The money to run this project comes partly from grants, partly from the income provided by paying tourists on tours, and partly from a $30 million gift from Biosphere 2’s original backer, Ed Bass. Despite the facility’s checkered history, it appears that he hasn’t given up on it.

We shall see if that new faith will be rewarded.



  • Kirk

    Bob, did you take their “History Tour” or just the basic “Under the Glass Tour”, and if the former, was it worthwhile?

  • Kirk: We took the history tour, which also includes the “Under the Glass Tour.” I think it was worth it, though of course you always have to recognize that the amount of information you can get on one of these tours is somewhat superficial. The main reason to go is to see the place.

  • Kirk

    Thanks! I’ll consider a visit next time I’m out that way.

  • Mike Borgelt

    Our planet isn’t a closed system either. The power comes from outside

  • Edward

    Nice report, Robert. I learned quite a bit, and I will have to take that tour, if I get to that area. (There are a couple other tours on my list, such as the Titan Missile Museum: )
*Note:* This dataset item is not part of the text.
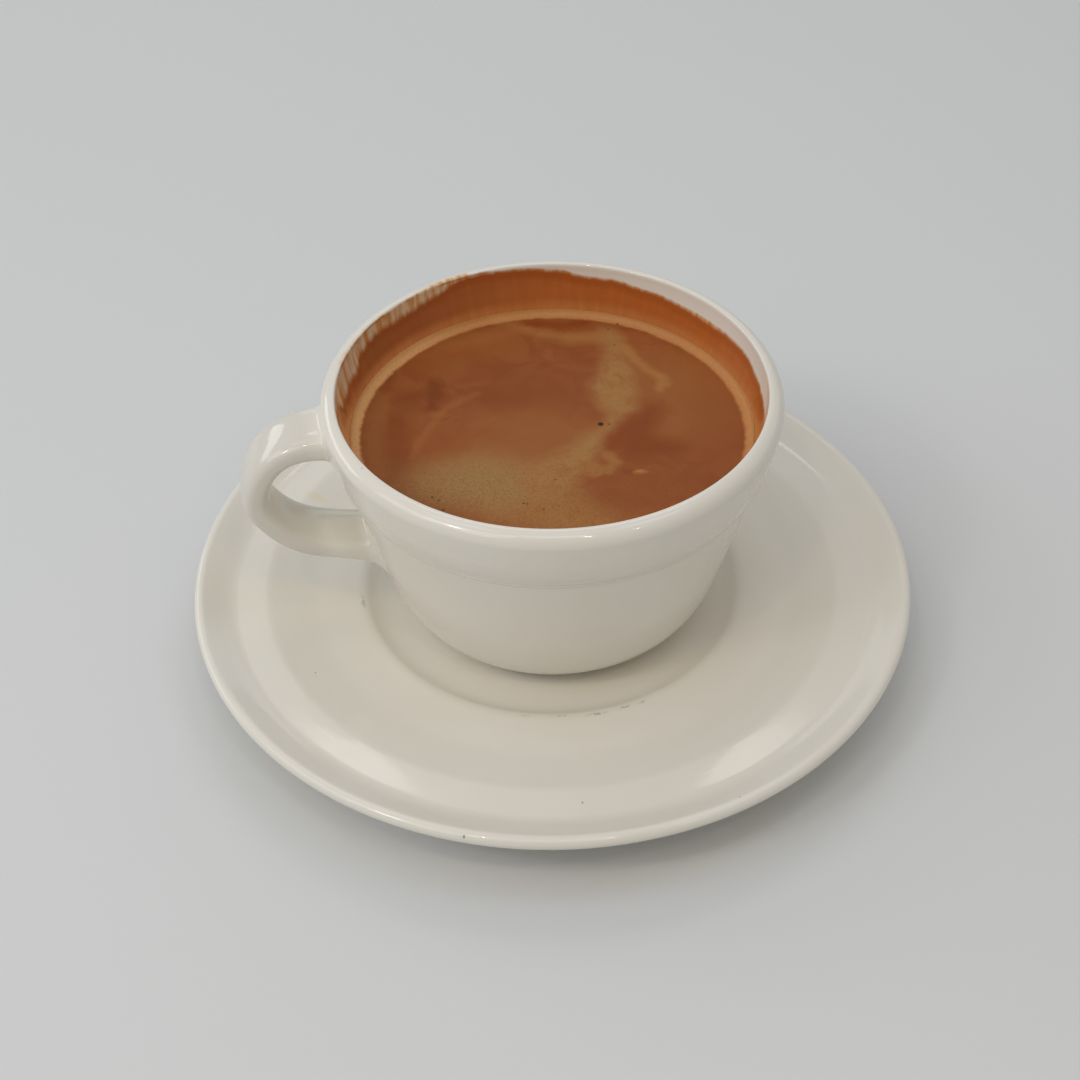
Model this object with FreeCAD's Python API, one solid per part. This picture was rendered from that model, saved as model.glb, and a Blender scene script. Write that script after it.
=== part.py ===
import FreeCAD, Part
import math
import os

# Americano in a stoneware cup on its saucer.
# Own frame: millimetres, +Z up, origin at the centre of the saucer's foot, on
# the plane that the saucer stands on. The handle points to -X, turned a little
# towards -Y.

os.makedirs("parts", exist_ok=True)
V = FreeCAD.Vector

# ---------------------------------------------------------------- dimensions
# saucer: a flat well for the cup, a low ridge round it, a shoulder that climbs
# to a soft crease, a wide verge and a lip that sweeps up to a round edge
lip_ring_r = 80.22         # radius of the centre of the lip's round edge
lip_bead_r = 1.5           # radius of that edge
lip_bead_dz = -0.10        # its centre, from the lip height
lip_height = 16.0          # height of the lip's centre above the table
well_r = 33.0              # flat floor of the well
well_drop = 6.0            # well floor below the lip's centre
ridge_r = 43.4             # edge of the ridge round the well
ridge_drop = 3.60          # ridge below the lip's centre
shoulder_r = 65.6          # where the shoulder turns into the verge
shoulder_drop = 1.70
verge_r = 72.0             # where the verge starts to sweep up to the lip
verge_drop = 2.15
saucer_wall = 4.6          # thickness under the well
saucer_foot_r = 45.5       # outer radius of the foot ring
saucer_foot_w = 3.4        # width of the foot ring
saucer_foot_h = 2.6        # depth of the recess inside the foot ring

# cup: round-bottomed bowl with a thick band under the lip
cup_shift_x = 0.58         # the cup stands this far off the saucer's centre
cup_top = 52.07            # lip top above the saucer lip's centre
cup_out_r = 49.06          # largest radius, just under the lip
cup_shoulder_r = 3.0       # outer rounding of the lip
cup_inner_round = 1.35     # inner rounding of the lip
cup_mouth_r = 45.55        # inner radius just under the lip
band_low_r = 46.44         # outer radius at the lower edge of the band
band_low_z = 37.67         # lower edge of the band above the saucer lip's centre
band_bulge = 0.75          # convexity of the band
band_step = 0.80           # how far the band stands out from the bowl
bead_gap = 1.15            # distance between the two fine lines under the band
bowl_low = (29.84, -4.69)  # lowest outer point of the bowl
bowl_c1 = (39.64, 2.44)    # control points of the bowl's outer curve
bowl_c2 = (37.37, 8.91)
cup_foot_r = 27.6          # outer radius of the cup's foot ring
cup_foot_in = 24.2         # inner radius of the cup's foot ring
cup_foot_rec = 1.6         # recess inside the foot ring
inner_floor = 0.2          # inner floor above the saucer lip's centre
liquid_level = 39.95       # coffee level above the saucer lip's centre
meniscus_h = 1.35          # climb of the coffee at the wall
meniscus_w = 1.75          # width of that climb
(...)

    This report suggests that there were not clear, specific goals for the original experiment to accomplish. This would explain why it had so many critics, back then. The goals inform the experimenter what to measure and track and whether the experiment failed to accomplish the goal.

    My recollection was that the experiment was to be a closed system, and any violation of that closure would invalidate the experiment. If it was to be mostly closed, then it should have been made clear what could go in or come out (but didn’t have to) and for what reasons, in order to make clear why the experiment was successful rather than a failure. Did the reduced sunlight (something that was necessary to go in) invalidate the experiment? Without a clear plan, no one knows.

    Being lax about keeping the system closed and not keeping good financial accounts suggests to me that they were not serious about the data that they were collecting. That is a lot of time and expense for irreproducible results.

  • Dave


    Your article serves as an important reminder of the difference between actual “science” and zealotry – whoever the zealot, whatever the “object” of ones zealotry might be. Thank you for a wonderful reminder!


  • Scott

    I was interested to hear that the Biosphere2 now has a history option. I’m local as well and have been twice but don’t remember that option (it has been a few years). At the time they seemed to avoid the history unless you asked. If you asked they would talk about it. The first time I went it was a small group and I felt free to pepper the guide with questions and I did and it was fascinating. The second time the group was large and I didn’t feel I could monopolize the conversation. Anyway, I remember thinking both times that they should emphasize the history, maybe even put in some life-size card-board cut-outs of the crew! :-) I’ll have to go again now. I’m guessing that there are probably still (sadly) no crew cut-outs but sounds like the tour is more interesting!

  • Scott: I am not sure you will find the tour that much more interesting. As I mentioned in an earlier comment, the amount of information provided is generally somewhat superficial.